Onto the electronics to get this guy moving.


2016.02.13:  Motors and Speed Controllers Test

Finally at the point where I can test the chassis, motors and speed controllers.  Everything is basically connected using temporary connections, while I wait for the Anderson Powerpole crimper to come in.  Battery is connected to a cut-off switch, connected to a distribution box with 5-20A fuses, connected to the speed controller (Sabertooth 2×60) which is connected to the RC receiver (aileron and elevator channel 2&3 on the Frsky L9R) and motors (separated by switches on the positive lead).

The dome motor is a 24V, so from the distribution box (12V), I put another smaller battery in series creating the 24V loop.  The Styren10 speed controller is connected to the 24V, the receiver (rudder connection) and the Pittman motor.

Not sure if this will be the final layout, so everything is only taped in with double sided tape.

Here is a video of my first steps.

And with the dome on.

The rest of the build

So from March 2016 to June 2016 I finished the build.  I didn’t do too many log entries, but I did take some pictures.  You’ll see them below.  The rest of the build was to get the skins on, fit the greeblies with goop, epoxy or hot glue, and finish off some of the electronics.  After painting all of the skins and head, I also made a “bad motivator” based off the e cigarette set used here:


I used a cloud beast atomizer, connected with a relay directly to a 4S lipo.  The actuator is slow, but it can push 150 lbs linearly.  I previously tried a car door actuator, but it kept breaking due to the high load.  So I bought a real actuator for robotic builds.  Like I said, it’s slow, but reliable.

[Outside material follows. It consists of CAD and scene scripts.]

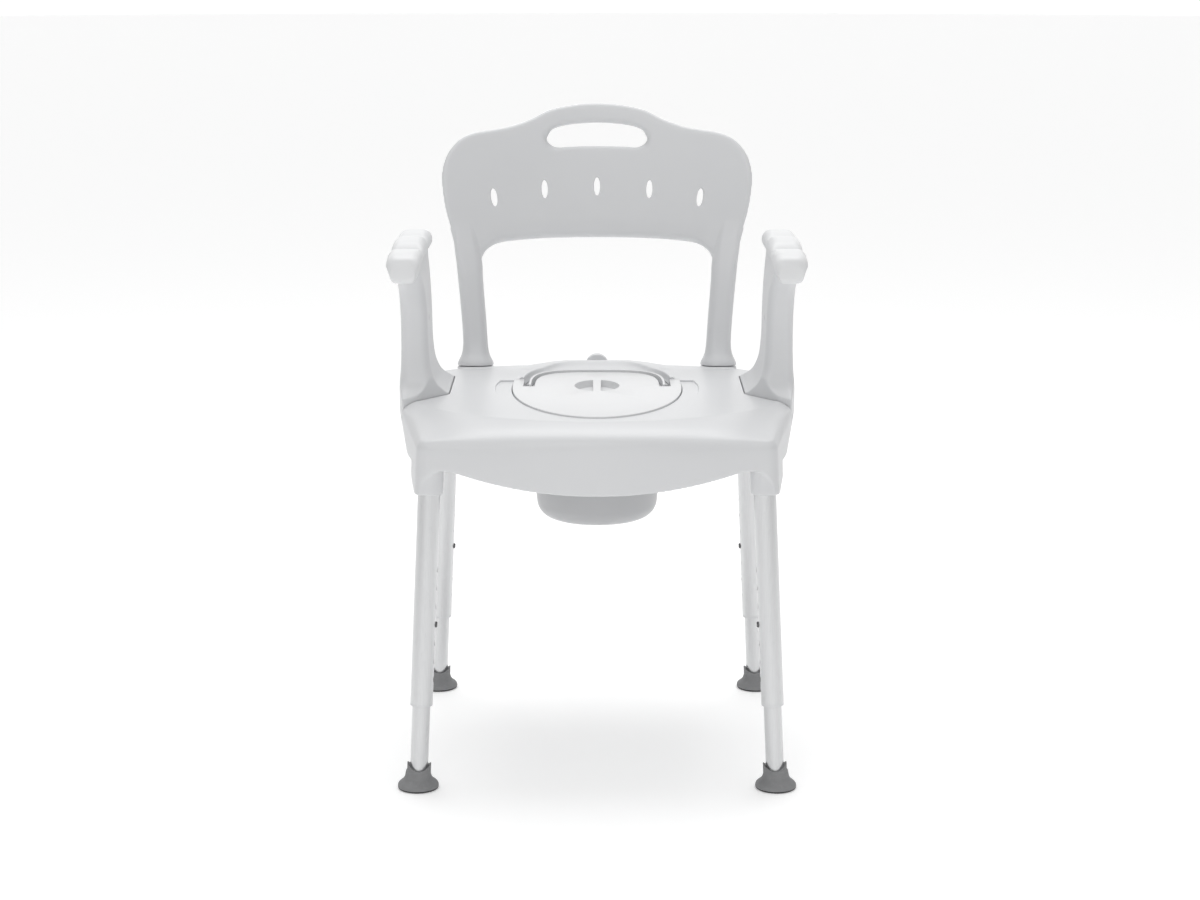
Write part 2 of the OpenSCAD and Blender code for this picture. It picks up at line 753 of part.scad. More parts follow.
// A flat spring bent into a U, its two leaves against the inner tube's wall
module leaf_spring() {
    color(steel) translate([0, spring_w / 2, 0]) rotate([90, 0, 0]) linear_extrude(spring_w) {
        for (sx = [-1, 1])
            translate([sx * leaf - spring_t / 2, button_s - 30]) square([spring_t, 40]);
        translate([0, button_s - 30]) difference() {
            circle(r = leaf + spring_t / 2);
            circle(r = leaf - spring_t / 2);
            translate([-20, 0]) square(40);
        }
    }
}

module leg_screws() {
    color(steel) for (sx = [-1, 1], sy = [-1, 1]) at_leg(sx, sy) inward(screw_s) {
        translate([0, 0, tube_r - tube_wall - 3]) cylinder(r = screw_r, h = sleeve_wall + 6);
        translate([0, 0, sleeve_r - 0.5]) cylinder(r = 2 * screw_r, h = 2.4);
    }
}

// ---- what is drawn -------------------------------------------------------------------------

seat();
backrest();
color(white) at_seat() mirror([1, 0, 0]) armrest();  // armrest_left
color(white) at_seat() armrest();  // armrest_right
color(light) at_seat() mirror([1, 0, 0]) armrest_pad();  // armrest_left_pad
color(light) at_seat() armrest_pad();  // armrest_right_pad
color(light) at_seat() mirror([1, 0, 0]) armrest_plug();  // armrest_left_plug
color(light) at_seat() armrest_plug();  // armrest_right_plug
lid();
pan();
pan_bail();
leg_screws();
at_leg(-1, -1) outer_tube();  // leg_front_left_outer_tube
at_leg(1, -1) outer_tube();  // leg_front_right_outer_tube
at_leg(-1, 1) outer_tube();  // leg_rear_left_outer_tube
at_leg(1, 1) outer_tube();  // leg_rear_right_outer_tube
at_leg(-1, -1) bushing();  // leg_front_left_bushing
at_leg(1, -1) bushing();  // leg_front_right_bushing
at_leg(-1, 1) bushing();  // leg_rear_left_bushing
at_leg(1, 1) bushing();  // leg_rear_right_bushing
at_leg(-1, -1) inner_tube();  // leg_front_left_inner_tube
at_leg(1, -1) inner_tube();  // leg_front_right_inner_tube
at_leg(-1, 1) inner_tube();  // leg_rear_left_inner_tube
at_leg(1, 1) inner_tube();  // leg_rear_right_inner_tube
foot(-1, -1);  // leg_front_left_foot
foot(1, -1);  // leg_front_right_foot
foot(-1, 1);  // leg_rear_left_foot
foot(1, 1);  // leg_rear_right_foot
at_leg(-1, -1) snap_button();  // leg_front_left_button
at_leg(1, -1) snap_button();  // leg_front_right_button
at_leg(-1, 1) snap_button();  // leg_rear_left_button
at_leg(1, 1) snap_button();  // leg_rear_right_button
at_leg(-1, -1) leaf_spring();  // leg_front_left_spring
at_leg(1, -1) leaf_spring();  // leg_front_right_spring
at_leg(-1, 1) leaf_spring();  // leg_rear_left_spring
at_leg(1, 1) leaf_spring();  // leg_rear_right_spring
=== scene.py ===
import json
import math

import bmesh
import bpy
from mathutils import Matrix, Vector


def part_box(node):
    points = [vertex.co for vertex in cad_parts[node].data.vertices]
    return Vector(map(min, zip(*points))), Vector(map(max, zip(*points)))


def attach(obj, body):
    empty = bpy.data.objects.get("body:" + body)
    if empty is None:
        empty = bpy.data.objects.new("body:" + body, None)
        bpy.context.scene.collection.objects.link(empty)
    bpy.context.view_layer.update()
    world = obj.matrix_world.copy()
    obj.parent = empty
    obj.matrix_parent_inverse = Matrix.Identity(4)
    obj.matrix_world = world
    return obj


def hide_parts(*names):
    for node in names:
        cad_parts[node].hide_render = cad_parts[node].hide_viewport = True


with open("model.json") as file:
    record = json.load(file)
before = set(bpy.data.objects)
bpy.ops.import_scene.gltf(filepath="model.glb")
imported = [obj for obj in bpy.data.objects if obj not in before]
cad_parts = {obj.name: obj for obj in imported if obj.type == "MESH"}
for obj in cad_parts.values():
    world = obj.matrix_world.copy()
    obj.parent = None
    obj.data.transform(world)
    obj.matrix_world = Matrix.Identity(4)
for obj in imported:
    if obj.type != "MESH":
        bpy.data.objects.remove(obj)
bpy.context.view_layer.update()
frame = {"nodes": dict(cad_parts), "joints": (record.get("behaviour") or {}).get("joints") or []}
nodes = frame["nodes"]
jointOf = {joint["name"]: joint for joint in frame["joints"]}
legNames = ["front_left", "front_right", "rear_left", "rear_right"]


def middle(node):
    low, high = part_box(node)
    return (low + high) / 2


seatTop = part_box("lid")[1].z
midY = (middle("leg_front_left_foot").y + middle("leg_rear_left_foot").y) / 2
mm = 0.001
print("frame loaded, seat top at", round(seatTop, 4))


# ---- making and joining meshes


def asPiece(bm, name):
    mesh = bpy.data.meshes.new(name)
    bm.to_mesh(mesh)
    bm.free()
    piece = bpy.data.objects.new(name, mesh)
    bpy.context.scene.collection.objects.link(piece)
    return piece


def settle(piece):  # applies what modifiers it has
    graph = bpy.context.evaluated_depsgraph_get()
    finished = bpy.data.meshes.new_from_object(piece.evaluated_get(graph))
    old = piece.data
    piece.modifiers.clear()
    piece.data = finished
    bpy.data.meshes.remove(old)
    finished.name = piece.name
    return piece


def combine(piece, tool, operation="DIFFERENCE"):
    change = piece.modifiers.new("combine", "BOOLEAN")
    change.solver = "MANIFOLD"
    change.operation = operation
    change.object = tool
    settle(piece)
    bpy.data.objects.remove(tool)
    return piece


def cut(piece, tool):
    return combine(piece, tool)


def add(piece, tool):
    return combine(piece, tool, "UNION")


def keepInside(piece, tool):
    return combine(piece, tool, "INTERSECT")


def soften(piece, voxel, rounds, triangles):  # one skin with rounded edges, then only as dense as it needs
    skin = piece.modifiers.new("skin", "REMESH")
    skin.mode = "VOXEL"
    skin.voxel_size = voxel
    settle(piece)
    if rounds:
        relax = piece.modifiers.new("relax", "SMOOTH")
        relax.factor = 0.5
        relax.iterations = rounds
        settle(piece)
    count = len(piece.data.polygons) * 2
    if count > triangles:
        thin = piece.modifiers.new("thin", "DECIMATE")
        thin.ratio = triangles / count
        settle(piece)
    return piece


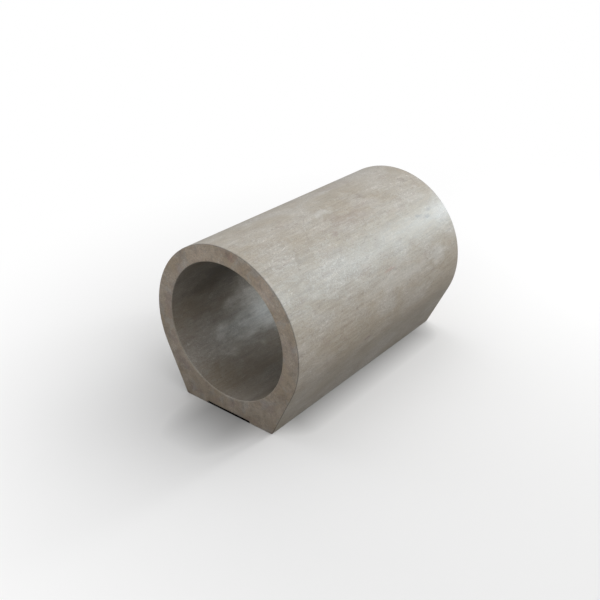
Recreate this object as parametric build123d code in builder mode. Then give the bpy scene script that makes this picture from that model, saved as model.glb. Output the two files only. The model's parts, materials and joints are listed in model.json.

There is also an FPV (first person view) camera where the charger typically goes.  So I could theoretically drive him around without looking at him at a con – but leaving a 200 lb robot alone with kids, controlled by a $35 camera is probably not a good idea.

Here’s how the FPV works:

Here are the pics of the rest of the build.


Finished R5D4

Here are some final pics of the R5D4.  I also built a “charging bay” for it out of wood and some cheap Amazon LED rope.  The jawas are were used for Rhode Island Comic Con 2016.